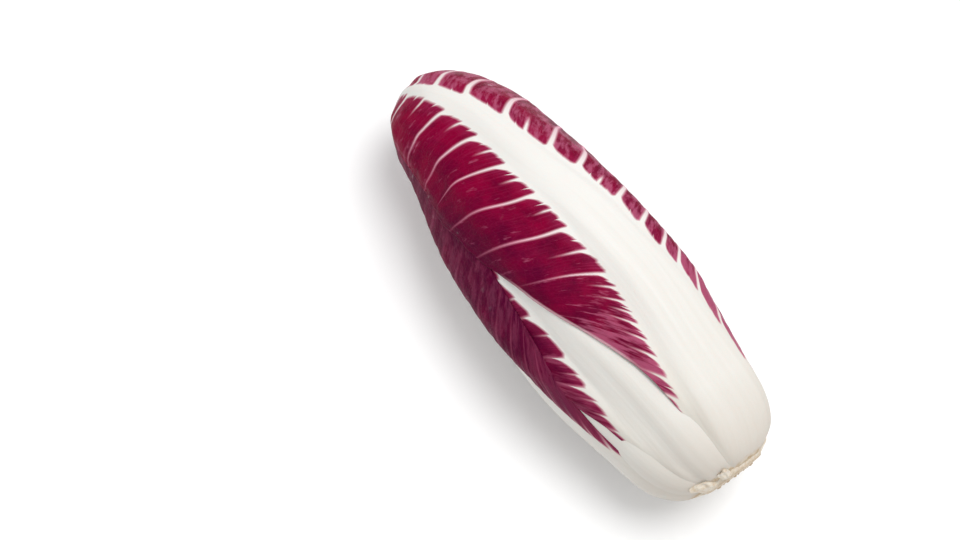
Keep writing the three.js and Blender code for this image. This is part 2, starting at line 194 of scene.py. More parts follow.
class Value:
    """A socket in a node tree. Arithmetic on it adds Math nodes."""

    def __init__(self, nodes, socket):
        self.nodes = nodes
        self.socket = socket

    def math(self, operation, *others):
        inputs = {0: self, **{i + 1: other for i, other in enumerate(others)}}
        return self.nodes.make("ShaderNodeMath", {"operation": operation}, inputs)

    def __add__(self, other):
        return self.math("ADD", other)

    def __sub__(self, other):
        return self.math("SUBTRACT", other)

    def __mul__(self, other):
        return self.math("MULTIPLY", other)

    def __truediv__(self, other):
        return self.math("DIVIDE", other)

    def __pow__(self, other):
        return self.math("POWER", other)

    def __neg__(self):
        return self * -1

    def __rsub__(self, other):
        return -self + other

    def __rtruediv__(self, other):
        return self.nodes.make("ShaderNodeMath", {"operation": "DIVIDE"}, {0: other, 1: self})

    __radd__ = __add__
    __rmul__ = __mul__

    def clamped(self):
        return self.nodes.make("ShaderNodeClamp", {}, {"Value": self})

    def at_least(self, other):
        return self.math("MAXIMUM", other)

    def absolute(self):
        return self.math("ABSOLUTE")

    def to_nearest_whole(self):
        return (self - self.math("ROUND")).absolute()

    def falls_past(self, edge, softness):
        """1 below the edge and 0 above it, with a soft change across it."""
        return ((edge - self) / softness + 0.5).clamped()

    def rises_past(self, edge, softness):
        return ((self - edge) / softness + 0.5).clamped()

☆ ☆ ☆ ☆

▶ **Work to be completed**
Would you reproduce the material above in full, exactly as given?

▶ **Complete response**
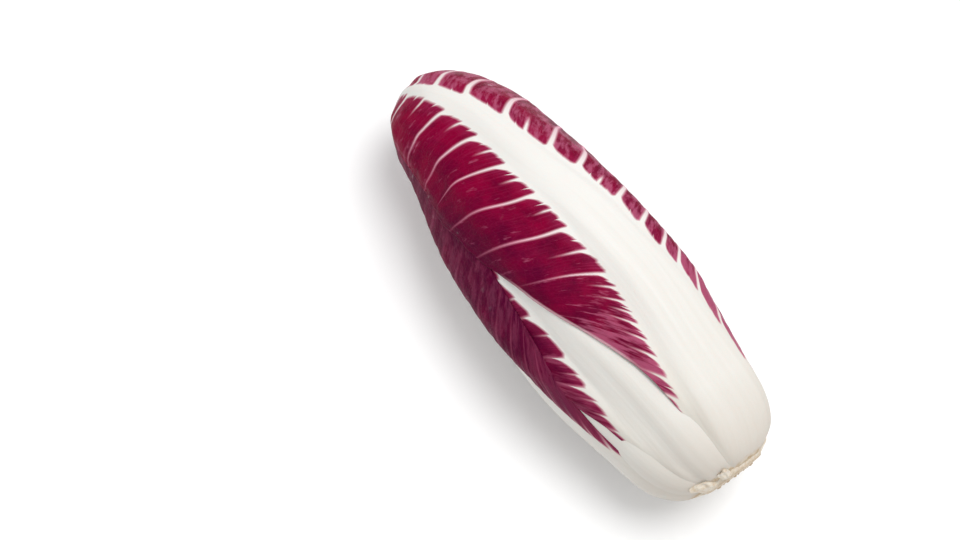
Keep writing the three.js and Blender code for this image. This is part 2, starting at line 194 of scene.py. More parts follow.
class Value:
    """A socket in a node tree. Arithmetic on it adds Math nodes."""

    def __init__(self, nodes, socket):
        self.nodes = nodes
        self.socket = socket

    def math(self, operation, *others):
        inputs = {0: self, **{i + 1: other for i, other in enumerate(others)}}
        return self.nodes.make("ShaderNodeMath", {"operation": operation}, inputs)

    def __add__(self, other):
        return self.math("ADD", other)

    def __sub__(self, other):
        return self.math("SUBTRACT", other)

    def __mul__(self, other):
        return self.math("MULTIPLY", other)

    def __truediv__(self, other):
        return self.math("DIVIDE", other)

    def __pow__(self, other):
        return self.math("POWER", other)

    def __neg__(self):
        return self * -1

    def __rsub__(self, other):
        return -self + other

    def __rtruediv__(self, other):
        return self.nodes.make("ShaderNodeMath", {"operation": "DIVIDE"}, {0: other, 1: self})

    __radd__ = __add__
    __rmul__ = __mul__

    def clamped(self):
        return self.nodes.make("ShaderNodeClamp", {}, {"Value": self})

    def at_least(self, other):
        return self.math("MAXIMUM", other)

    def absolute(self):
        return self.math("ABSOLUTE")

    def to_nearest_whole(self):
        return (self - self.math("ROUND")).absolute()

    def falls_past(self, edge, softness):
        """1 below the edge and 0 above it, with a soft change across it."""
        return ((edge - self) / softness + 0.5).clamped()

    def rises_past(self, edge, softness):
        return ((self - edge) / softness + 0.5).clamped()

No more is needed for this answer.